Para conseguir la sociedad verdaderamente abierta que dicen querer, los liberales deben ejercer presión para que las instituciones intelectuales de élite (las empresas, los periódicos y las universidades de primer nivel) adopten principios de liberalismo en vez de regirse por la censura y el pensamiento grupal. Con todo y que la izquierda y la derecha intolerantes son enemigas mortales, ambas alimentan sus pleitos intensos sobre la ideología progre concienciada.
Para aminorar el temor de los nacionalconservadores de que la forma de vida del pueblo está en peligro, los liberales también necesitan expresar que apoyan algunas de las ideas de sus oponentes. En vez de su postureo ético, deberían reconocer que la izquierda también puede ser intolerante.
Si los liberales son demasiado escrupulosos para defender principios como la libertad de expresión y los derechos individuales contra los excesos de la izquierda, socavarán fatalmente su capacidad de defenderlos contra la derecha. En vez de cederles el poder de los mitos y símbolos nacionales a algunos oportunistas políticos, los liberales necesitan superar su vergüenza por el patriotismo, el amor natural por el país en que nacimos.
La gran fortaleza del liberalismo es que se adapta. Los movimientos abolicionista y feminista acabaron con la idea de que algunas personas valían más que otras.
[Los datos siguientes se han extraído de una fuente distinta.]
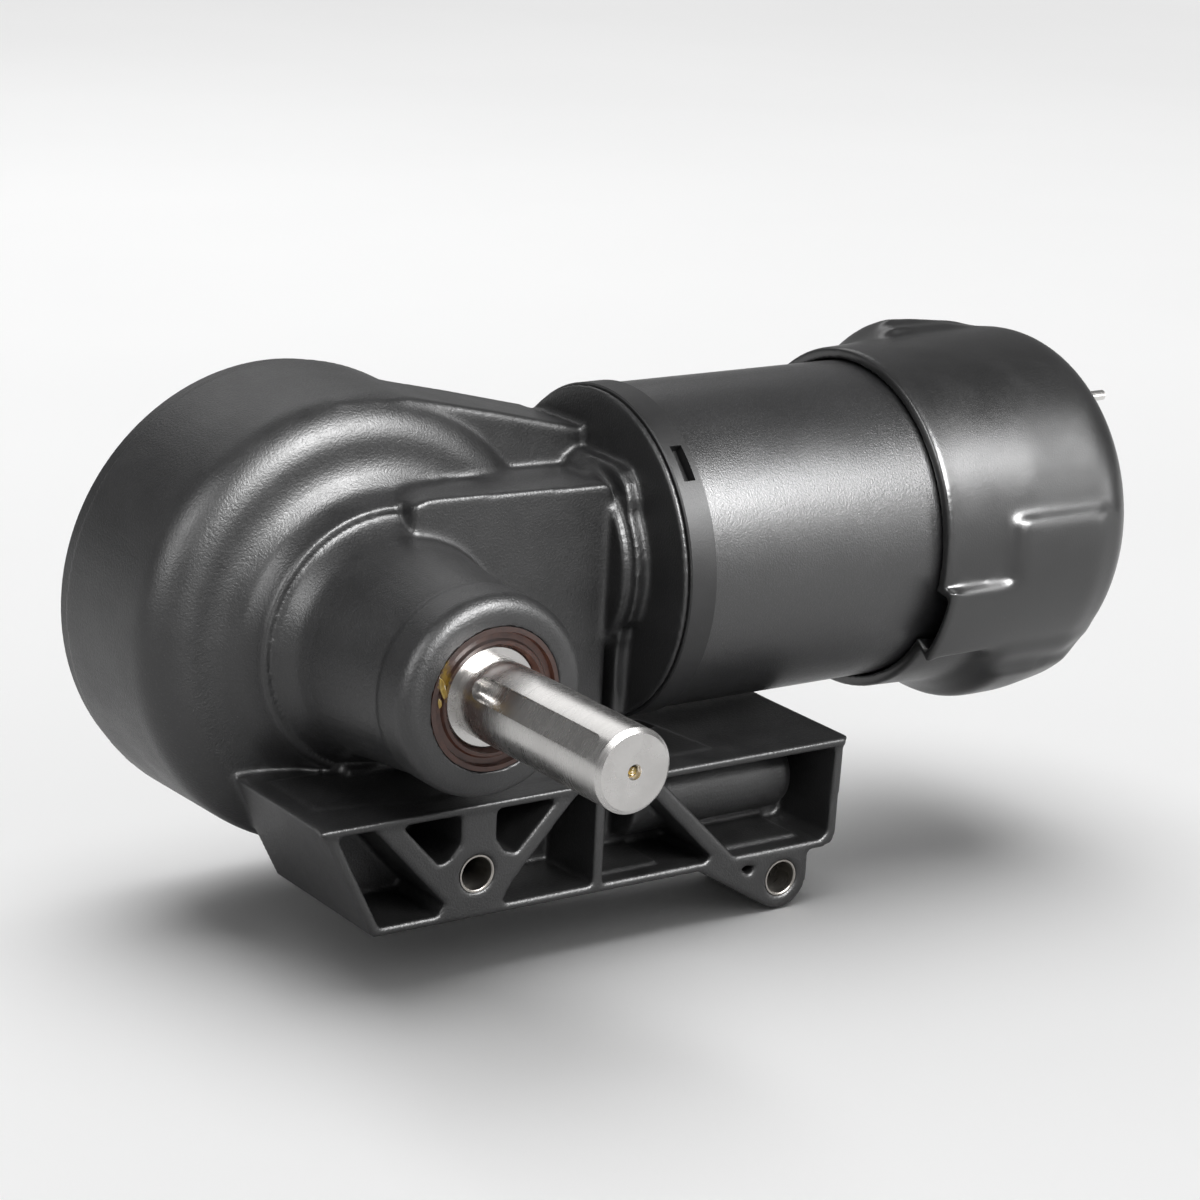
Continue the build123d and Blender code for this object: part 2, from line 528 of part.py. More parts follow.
# ================================================================ motor stator
with BuildPart() as adapter_ring:
    turn_x([(flange_x + 0.05, 14.0 + c), (flange_x + 0.05, 42.9), (flange_x + 0.4, 43.3), (tube_x0 - 0.35, 43.3), (tube_x0 - 0.05, 42.9), (tube_x0 - 0.05, 39.3),
            (tube_x0 + 3.0, 39.0), (tube_x0 + 3.0, 36.0), (tube_x0 + 1.8, 34.0), (tube_x0 + 1.8, 14.0 + c)])
    # window slot through the rim
    win_a = radians(136.0)
    with BuildSketch(Plane(origin=(72.2, motor_y + 43.3 * cos(win_a), motor_z + 43.3 * sin(win_a)), x_dir=(1, 0, 0), z_dir=(0, cos(win_a), sin(win_a)))):
        Rectangle(3.4, 10.2)
    extrude(amount=3.0, mode=Mode.SUBTRACT)
    extrude_depth = 3.4
    with BuildSketch(Plane(origin=(72.2, motor_y + 43.6 * cos(win_a), motor_z + 43.6 * sin(win_a)), x_dir=(1, 0, 0), z_dir=(0, -cos(win_a), -sin(win_a)))):
        Rectangle(3.4, 10.2)
    extrude(amount=extrude_depth, mode=Mode.SUBTRACT)
    with BuildSketch(plane_x(flange_x - 1)):
        with Locations((motor_y, motor_z)):
            with PolarLocations(24.0, 4, start_angle=45):
                Circle(2.4)
    extrude(amount=14.0, mode=Mode.SUBTRACT)
save(adapter_ring, "adapter_ring")

with BuildPart() as adapter_screws:
    with BuildSketch(plane_x(63.4)):
        with Locations((motor_y, motor_z)):
            with PolarLocations(24.0, 4, start_angle=45):
                Circle(2.1)
    extrude(amount=tube_x0 + 1.8 - 63.4)
    with BuildSketch(plane_x(tube_x0 + 1.8)):
        with Locations((motor_y, motor_z)):
            with PolarLocations(24.0, 4, start_angle=45):
                Circle(3.4)
    extrude(amount=2.0)
save(adapter_screws, "adapter_screws")

with BuildPart() as motor_tube:
    turn_x([(tube_x0, 39.4), (tube_x0, tube_r - 0.2), (tube_x0 + 0.3, tube_r), (tube_x1 - 0.3, tube_r), (tube_x1, tube_r - 0.3), (tube_x1, 39.4)])
save(motor_tube, "motor_tube")

with BuildPart() as magnets:
    with BuildSketch(plane_x(84.0)):
        with Locations((motor_y, motor_z)):
            Circle(39.3)
            Circle(34.4, mode=Mode.SUBTRACT)
            with PolarLocations(37.0, 4, start_angle=0):
                Rectangle(9.0, 12.0, mode=Mode.SUBTRACT)
    extrude(amount=56.0)
save(magnets, "magnets")

with BuildPart() as brush_plate:
    turn_x([(148.0, 17.5), (148.0, 38.9), (151.0, 38.9), (151.0, 17.5)])
    with BuildSketch(plane_x(151.0)):
        with Locations((motor_y + 25.0, motor_z), (motor_y - 25.0, motor_z)):
            Rectangle(15.0, 11.0)
    extrude(amount=9.4)
    with BuildSketch(plane_x(151.8)):
        with Locations((motor_y + 24.0, motor_z), (motor_y - 24.0, motor_z)):
            Rectangle(20.0, 7.0)
    extrude(amount=7.4, mode=Mode.SUBTRACT)
    for bolt_side in (1, -1):
        disc_x(2.0, 147.0, 152.0, cy=motor_y + bolt_side * 36.8, mode=Mode.SUBTRACT)
save(brush_plate, "brush_plate")

with BuildPart() as brushes:
    with BuildSketch(plane_x(152.0)):
        with Locations((motor_y + 19.4, motor_z), (motor_y - 19.4, motor_z)):
            Rectangle(10.0, 6.6)
    extrude(amount=7.0)
save(brushes, "brushes")

with BuildPart() as brush_springs:
    for side in (1, -1):
        for k in range(4):
            with BuildSketch(Plane(origin=(155.5, motor_y + side * (25.9 + 1.7 * k), motor_z), x_dir=(1, 0, 0), z_dir=(0, 1, 0))):
                Circle(2.7)
                Circle(1.9, mode=Mode.SUBTRACT)
            extrude(amount=0.9)
save(brush_springs, "brush_springs")

with BuildPart() as rear_end_bell:
    turn_x([(tube_x1 + 0.05, 38.0), (tube_x1 + 0.05, 42.2), (167.0, 42.2), (168.5, 40.5), (182.0, 40.5), (182.0, 36.0), (181.0, 18.0), (181.0, 13.0 + c),
            (170.6, 13.0 + c), (170.6, 11.0), (169.0, 11.0), (169.0, 17.0), (172.0, 36.0), (164.0, 38.0)])
    for bolt_side in (1, -1):
        disc_x(2.0, 160.0, 184.0, cy=motor_y + bolt_side * 36.8, mode=Mode.SUBTRACT)
save(rear_end_bell, "rear_end_bell")

with BuildPart() as through_bolts:
    with BuildSketch(plane_x(80.0)):
        with Locations((motor_y + 36.8, motor_z), (motor_y - 36.8, motor_z)):
            Circle(1.9)
    extrude(amount=84.0 + 8.0)
save(through_bolts, "through_bolts")

with BuildPart() as brake_plate:
    turn_x([(189.0 + 0.6, 12.0), (189.0 + 0.6, 33.0), (192.0, 33.0), (192.0, 12.0)])
save(brake_plate, "brake_plate")

with BuildPart() as brake_coil:
    turn_x([(192.6, 7.0), (192.6, 34.0), (200.4, 34.0), (200.4, 7.0)])
save(brake_coil, "brake_coil")

# ---------------------------------------------------------------- rear cap
def lobe_x(pts, a0, a1):
    """Swelling on a body of revolution about the motor axis, from a0 to a1 degrees (from +Y towards +Z)."""
    ca, sa = cos(radians(a0)), sin(radians(a0))
    with BuildSketch(Plane(origin=(0, motor_y, motor_z), x_dir=(1, 0, 0), z_dir=(0, -sa, ca))) as profile:
        with BuildLine():
            Polyline(*pts, close=True)
        make_face()
    revolve(profile.sketch, axis=Axis((0, motor_y, motor_z), (1, 0, 0)), revolution_arc=a1 - a0)


cap_x0, cap_x1 = 148.0, 215.0
cap_outer = [(cap_x0, 45.4), (cap_x0 + 0.8, 45.9), (cap_x0 + 8, 46.2), (cap_x0 + 30, 47.2), (200.5, 47.6)] + arc_pts(201.0, 33.6, 14.0, 86, 4, 9) + [(cap_x1, 0)]
channel_r = 49.4
with BuildPart() as rear_cap:
    turn_x([(cap_x0, 0)] + cap_outer)
    # raised side zone with an L-shaped upper edge; its lower leg runs to the rim as a cable channel
    lobe_x([(168.6, 40), (168.6, 46.9), (170.6, channel_r), (198.0, channel_r), (206.4, 47.4), (211.0, 43.5), (211.0, 40)], 169.5, 222.0)
    lobe_x([(cap_x0 + 0.2, 40), (cap_x0 + 0.2, channel_r - 0.7), (cap_x0 + 1.0, channel_r), (198.0, channel_r), (206.4, 47.4), (211.0, 43.5), (211.0, 40)], 190.0, 217.0)
    # lower lobe, with a ramp at its front end
    lobe_x([(168.0, 40), (168.0, 46.9), (175.0, 50.6), (198.0, 50.4), (208.0, 47.0), (211.0, 43.5), (211.0, 40)], 217.0, 300.0)
    lobe_x([(170.0, 40), (170.0, 47.2), (177.5, 52.9), (189.0, 52.9), (202.0, 51.0), (208.6, 46.8), (210.0, 43.5), (210.0, 40)], 226.0, 291.0)
    # upper lobe behind the crest, with a ramp at its front end
    lobe_x([(163.5, 40), (163.5, 46.4), (169.0, 49.6), (188.0, 49.4), (206.0, 46.6), (206.0, 40)], 22.0, 80.0)
    lobe_x([(164.5, 40), (164.5, 46.6), (171.0, 52.0), (181.0, 51.4), (195.0, 49.8), (206.0, 46.4), (206.0, 40)], 27.0, 75.0)
    # hollow
    turn_x([(cap_x0 - 1, 0), (cap_x0 - 1, 42.9), (cap_x1 - 14, 42.9), (cap_x1 - 2.8, 32.5), (cap_x1 - 2.8, 0)], mode=Mode.SUBTRACT)
    # the channel is open at the rim
    with BuildSketch(Plane(origin=(0, motor_y, motor_z), x_dir=(1, 0, 0), z_dir=(0, -sin(radians(193.0)), cos(radians(193.0))))):
        with BuildLine():
            Polyline((cap_x0 - 1, 40), (cap_x0 - 1, channel_r - 1.9), (164.0, channel_r - 1.9), (164.0, 40), close=True)
        make_face()
    revolve(axis=Axis((0, motor_y, motor_z), (1, 0, 0)), revolution_arc=21.0, mode=Mode.SUBTRACT)
    # bore of the stud
    stud_y, stud_z = 44.0, 43.0
    disc_x(1.4 + 0.15, cap_x1 - 20, cap_x1 + 1, cy=stud_y, cz=stud_z, mode=Mode.SUBTRACT)
save(rear_cap, "rear_cap")

with BuildPart() as cap_stud:
    turn_x([(182.1, 0), (182.1, 1.4), (222.6, 1.4), (223.0, 1.0), (223.0, 0)], cy=stud_y, cz=stud_z)
save(cap_stud, "cap_stud")
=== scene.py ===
import bpy, bmesh, json, math
import numpy as np
from mathutils import Matrix, Vector


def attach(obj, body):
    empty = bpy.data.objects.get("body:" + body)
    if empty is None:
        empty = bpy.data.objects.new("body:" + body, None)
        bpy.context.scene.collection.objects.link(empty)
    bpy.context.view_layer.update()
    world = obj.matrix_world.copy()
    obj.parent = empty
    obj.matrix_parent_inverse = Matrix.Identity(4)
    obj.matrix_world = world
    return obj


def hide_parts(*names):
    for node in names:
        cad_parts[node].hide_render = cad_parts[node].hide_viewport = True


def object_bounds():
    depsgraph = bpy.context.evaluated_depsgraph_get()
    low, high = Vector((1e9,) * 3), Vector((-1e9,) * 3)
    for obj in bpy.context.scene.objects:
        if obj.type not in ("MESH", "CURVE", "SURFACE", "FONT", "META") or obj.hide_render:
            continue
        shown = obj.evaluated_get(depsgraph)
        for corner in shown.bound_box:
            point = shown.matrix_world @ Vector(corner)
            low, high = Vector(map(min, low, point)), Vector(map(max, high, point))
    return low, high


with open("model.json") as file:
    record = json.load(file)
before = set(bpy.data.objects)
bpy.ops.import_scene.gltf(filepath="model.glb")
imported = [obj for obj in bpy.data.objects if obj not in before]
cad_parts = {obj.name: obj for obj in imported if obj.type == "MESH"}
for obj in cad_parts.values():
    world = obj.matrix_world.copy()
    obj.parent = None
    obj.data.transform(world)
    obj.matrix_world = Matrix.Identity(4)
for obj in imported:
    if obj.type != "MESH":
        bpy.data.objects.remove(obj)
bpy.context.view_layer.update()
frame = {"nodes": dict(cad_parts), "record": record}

N = frame["nodes"]
MM = 0.001

# ------------------------------------------------------------------ camera
CAM = dict(loc=(-0.40372, -0.62142, 0.24173), right=(0.828108, -0.558681, 0.045964), up=(0.120511, 0.257504, 0.958733), fwd=(0.547461, 0.788395, -0.280568))
cam_data = bpy.data.cameras.new("cam")
cam_data.sensor_width = 36.0
cam_data.lens = 36.0 * 3363.7 / 1200.0
cam_data.clip_start, cam_data.clip_end = 0.01, 100.0
cam = bpy.data.objects.new("cam", cam_data)
bpy.context.scene.collection.objects.link(cam)
R, U, F = (Vector(CAM[k]).normalized() for k in ("right", "up", "fwd"))
rot = Matrix((R, U, -F)).transposed().to_4x4()
cam.matrix_world = Matrix.Translation(Vector(CAM["loc"])) @ rot
bpy.context.scene.camera = cam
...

Los argumentos socialistas sobre la justicia y la dignidad humana ayudaron a crear un estado de bienestar. Los argumentos libertarios sobre la libertad y la eficiencia permitieron la creación de mercados más libres y la instauración de límites al poder del Estado. El liberalismo puede adaptarse también al nacionalismo conservador. Por desgracia, en este momento se está quedando corto.